Tuesday, October 25, 2011

Bad Sign?

The meeting of Eurozone finance ministers in advance of Wednesday's double summit has been canceled. Good sign? Bad sign? With Europe's fluid decision-making structure, it's hard to tell. Since the primary action here is between France and Germany, the real negotiating is no doubt going on elsewhere anyway. Berlusconi is pretending (?) to sleep through meetings anyway, while others attempt to force him to take their concerns seriously. I suppose it's no more chaotic than what passes for high-level debate in the US. We have our Gang of 6, so Europe can have its Gang of 2, 3, or 4 in lieu of the full 27 (or is it 17 that count when it comes to the euro?). What will transpire tomorrow is undoubtedly the most significant European decision of recent years, yet the people of Europe will have almost no say in the outcome. To be sure, the issues are highly technical, and there has been much public discussion of alternatives, but what actually happens will come down to the will of two individuals: Merkel and Sarkozy. Yet 400+ million people will have to live with the consequences.

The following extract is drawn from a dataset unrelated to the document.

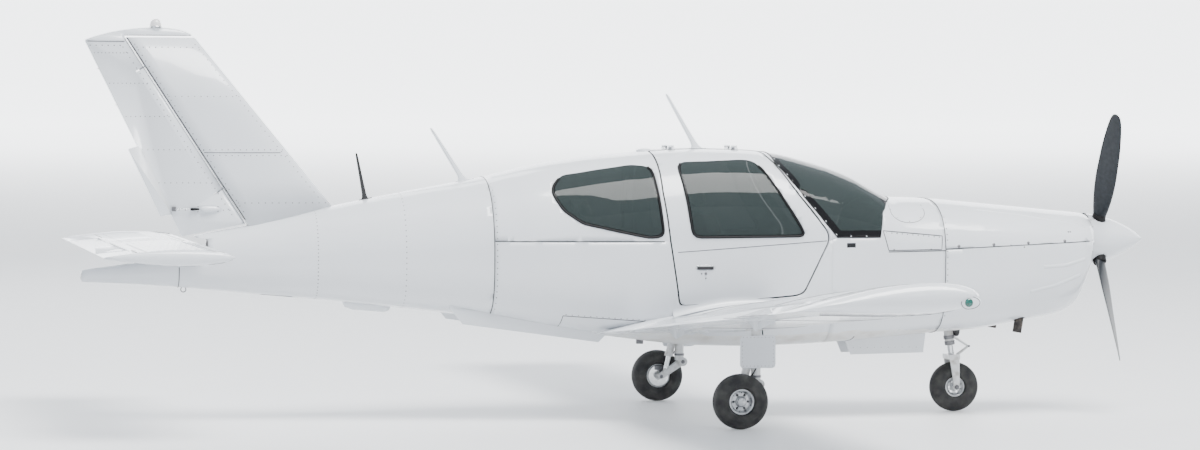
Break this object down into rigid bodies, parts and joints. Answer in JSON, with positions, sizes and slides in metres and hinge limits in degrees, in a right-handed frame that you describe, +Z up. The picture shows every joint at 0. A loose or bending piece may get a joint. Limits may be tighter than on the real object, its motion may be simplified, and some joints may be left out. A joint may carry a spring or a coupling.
{
  "type": "single-engined four-seat low-wing light aircraft with retractable gear",
  "caption": "White low-wing touring aircraft on its retractable tricycle gear, with lifting cabin doors, flaps, ailerons, rudder, all-moving tailplane and a turning propeller.",
  "frame": {"origin": "on the ground under the middle of the aircraft's bounding box", "axes": "+X towards the nose, +Y towards the port wing tip, +Z up"},
  "size_m": [7.71, 9.7706, 2.7978],
  "materials": {
    "white_paint": "white gloss paint on alloy skin",
    "white_plastic": "white gloss paint on moulded glass-fibre",
    "cabin_glass": "dark grey-green tinted acrylic",
    "engine_iron": "bare cast metal",
    "gear_steel": "white painted and bare steel",
    "propeller_slate": "dark slate satin paint",
    "wheel_alloy": "cast alloy",
    "tyre_rubber": "black rubber",
    "cream_leather": "cream leather",
    "panel_black": "matt black",
    "antenna_black": "black plastic",
    "lens_clear": "clear plastic dome"
  },
  "bodies": {
    "airframe": {"antenna_dark": "antenna_black", "antenna_rear": "white_plastic", "antenna_roof": "white_plastic", "cabin_tub": "white_paint", "cowl_lower": "white_plastic", "cowl_upper": "white_plastic", "engine": "engine_iron", "fin": "white_paint", "forward_fuselage": "white_paint", "front_seat_left": "cream_leather", "front_seat_right": "cream_leather", "instrument_panel": "panel_black", "main_gear_door_left": "white_paint", "main_gear_door_right": "white_paint", "main_leg_left": "gear_steel", "main_leg_right": "gear_steel", "nose_bay_door_left": "white_paint", "nose_bay_door_right": "white_paint", "nose_leg": "gear_steel", "rear_bench": "cream_leather", "rear_fuselage": "white_paint", "rear_window_left": "cabin_glass", "rear_window_right": "cabin_glass", "roof_frame": "white_paint", "strake_left": "white_plastic", "strake_right": "white_plastic", "windshield": "cabin_glass", "wing_left": "white_paint", "wing_right": "white_paint", "wing_tip_left": "white_plastic", "wing_tip_right": "white_plastic"},
    "propeller": {"propeller": "propeller_slate", "spinner": "white_plastic"},
    "nose_fork": {"nose_fork": "gear_steel"},
    "nose_wheel": {"nose_tyre": "tyre_rubber", "nose_rim": "wheel_alloy"},
    "main_wheel_left": {"main_left_tyre": "tyre_rubber", "main_left_rim": "wheel_alloy"},
    "main_wheel_right": {"main_right_tyre": "tyre_rubber", "main_right_rim": "wheel_alloy"},
    "door_left": {"door_left": "white_paint", "door_glass_left": "cabin_glass"},
    "door_right": {"door_right": "white_paint", "door_glass_right": "cabin_glass"},
    "luggage_door": {"luggage_door": "white_paint"},
    "flap_left": {"flap_left": "white_paint"},
    "flap_right": {"flap_right": "white_paint"},
    "aileron_left": {"aileron_left": "white_paint"},
    "aileron_right": {"aileron_right": "white_paint"},
    "rudder": {"rudder": "white_paint", "beacon": "lens_clear"},
    "stabilator": {"stabilator": "white_paint"},
    "anti_servo_tab": {"anti_servo_tab": "white_paint"}
  },
  "joints": [
    {"name": "propeller_turn", "type": "hinge", "parent": "airframe", "child": "propeller", "pos_m": [3.5, 0, 1.245], "axis": [1, 0, 0], "continuous": true},
    {"name": "nose_steering", "type": "hinge", "parent": "airframe", "child": "nose_fork", "pos_m": [2.385, 0, 0.6], "axis": [-0.1392, 0, 0.9903], "range_deg": [-20, 20]},
    {"name": "nose_wheel_turn", "type": "hinge", "parent": "nose_fork", "child": "nose_wheel", "pos_m": [2.43, 0, 0.178], "axis": [0, 1, 0], "continuous": true},
    {"name": "main_wheel_left_turn", "type": "hinge", "parent": "airframe", "child": "main_wheel_left", "pos_m": [0.52, 1.295, 0.19], "axis": [0, 1, 0], "continuous": true},
    {"name": "main_wheel_right_turn", "type": "hinge", "parent": "airframe", "child": "main_wheel_right", "pos_m": [0.52, -1.295, 0.19], "axis": [0, 1, 0], "continuous": true},
    {"name": "door_left_lift", "type": "hinge", "parent": "airframe", "child": "door_left", "pos_m": [0.53, 0.105, 1.911], "axis": [1, 0, 0], "range_deg": [0, 80]},
    {"name": "door_right_lift", "type": "hinge", "parent": "airframe", "child": "door_right", "pos_m": [0.53, -0.105, 1.911], "axis": [-1, 0, 0], "range_deg": [0, 80]},
    {"name": "luggage_door_lift", "type": "hinge", "parent": "airframe", "child": "luggage_door", "pos_m": [-0.655, 0.59342, 1.2182], "axis": [0.9877, 0.1561, 0], "range_deg": [0, 80]},
    {"name": "flap_left_drop", "type": "hinge", "parent": "airframe", "child": "flap_left", "pos_m": [0.13388, 2.125, 0.70902], "axis": [0, -0.9966, -0.0819], "range_deg": [0, 40]},
    {"name": "flap_right_drop", "type": "hinge", "parent": "airframe", "child": "flap_right", "pos_m": [0.13388, -2.125, 0.70902], "axis": [0, -0.9966, 0.0819], "range_deg": [0, 40]},
    {"name": "aileron_left_turn", "type": "hinge", "parent": "airframe", "child": "aileron_left", "pos_m": [0.13388, 4.075, 0.95931], "axis": [0, -0.9966, -0.0819], "range_deg": [-18, 18]},
    {"name": "aileron_right_turn", "type": "hinge", "parent": "airframe", "child": "aileron_right", "pos_m": [0.13388, -4.075, 0.95931], "axis": [0, -0.9966, 0.0819], "range_deg": [-18, 18]},
    {"name": "rudder_turn", "type": "hinge", "parent": "airframe", "child": "rudder", "pos_m": [-2.78138, 0, 1.4], "axis": [-0.5358, 0, 0.8444], "range_deg": [-25, 25]},
    {"name": "stabilator_turn", "type": "hinge", "parent": "airframe", "child": "stabilator", "pos_m": [-3.25, 0, 1.212], "axis": [0, 1, 0], "range_deg": [-8, 14]},
    {"name": "anti_servo_tab_turn", "type": "hinge", "parent": "stabilator", "child": "anti_servo_tab", "pos_m": [-3.662, 0, 1.212], "axis": [0, 1, 0], "range_deg": [-8, 12]}
  ],
  "couplings": [
    {"joint": "flap_right_drop", "follows": "flap_left_drop", "ratio": 1},
    {"joint": "aileron_right_turn", "follows": "aileron_left_turn", "ratio": -1},
    {"joint": "anti_servo_tab_turn", "follows": "stabilator_turn", "ratio": 0.8}
  ]
}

Toute la construction européenne depuis 1945 est en jeu. Le sujet est politique. Nicolas Sarkozy s'inquiète de la faible conscience qu'en ont ses concitoyens."Notre destin se joue dans les dix jours", a-t-il lancé, le 18 octobre, à l'Elysée, parlant de guerre et de paix, comme jadis le chancelier Helmut Kohl (1982-1998)."Ceux qui détruiront l'euro prendront la responsabilité de la résurgence de conflits sur notre continent", a-t-il averti.

1 comment:

FrédéricLN said...

The threat towards the euro is yet another "rideau de fumée". The euro as a currency is not threatened by anyone (less threatened, if ever, that the US dollar, as far as the latter one is undermined by the FED huge emissions).

Pretending to have "saved the euro" is a way to hide the real decisions regarding the debts and the banks. And it appears these real decisions are taken at the Bundestag, and should be based on the Treaties, including the "no bailout" clause.

Anyway, did the US Federal government save Illinois or California from bankruptcy? And did this no-bailout sink the US dollar? So, why would Germany make different choices?